Look for actual signs of engagement:
- She keeps the conversation going
- She asks you questions back
- She smiles easily or stays physically oriented toward you
- She doesn’t keep checking her watch, phone, or the exit
If the conversation is one-sided, forced, or clearly polite, don’t ask. You’re better off leaving on a good note than trying to squeeze a number out of someone who is not feeling it.
Two examples:
- Good time to ask: You meet her at a friend’s gathering, talk for ten minutes, joke about a shared hobby, and she says she’s been wanting to try the same restaurant you mentioned.
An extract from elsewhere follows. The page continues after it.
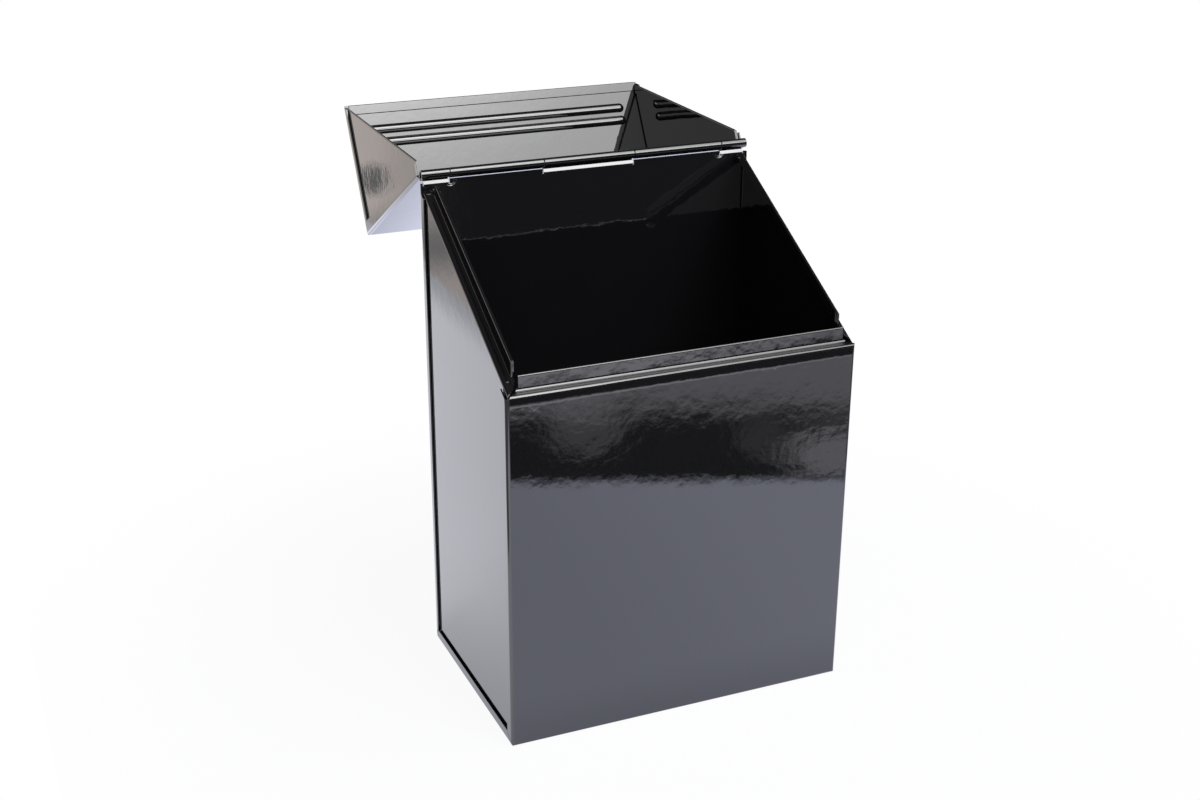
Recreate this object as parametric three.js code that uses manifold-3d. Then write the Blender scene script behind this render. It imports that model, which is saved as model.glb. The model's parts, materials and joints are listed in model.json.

- Bad time to ask: You corner her in a loud bar, she gives short answers, and every few seconds she glances back at her friends. That’s not chemistry — that’s a queue for the exit.
A lot of “confidence” advice online turns into “push through anything.” Don’t do that. Real confidence includes judgment. It means you can tell the difference between openness and politeness.
If she’s interested, asking for her number will feel easy. If she isn’t, you won’t be able to out-smooth the situation. Better to notice the signal and adjust than to cling to a script.
Make the ask matter less than the connection
This is the part many guys miss: the number is not the goal. The goal is to create enough interest that getting the number feels like the next obvious step.
That means the conversation itself should already have some life in it. Be present. Listen. Say something specific. Don’t interview her like a police form, and don’t turn the whole thing into a performance.
A few examples of what helps:
- Notice something real about her: “You have a very dry sense of humor. I like that.”
- Mention a shared detail: “You’re the second person tonight who likes that band. That’s a good sign.”
- Keep your own vibe relaxed instead of trying to impress.
When you’ve built a decent interaction, the number exchange stops feeling like a big event. It becomes a natural handoff between two people who enjoyed talking.
That’s the real secret: the ask should feel like a formality, not a high-stakes test.
You don’t need magic words. You need timing, clarity, and enough self-respect to ask like a grown man.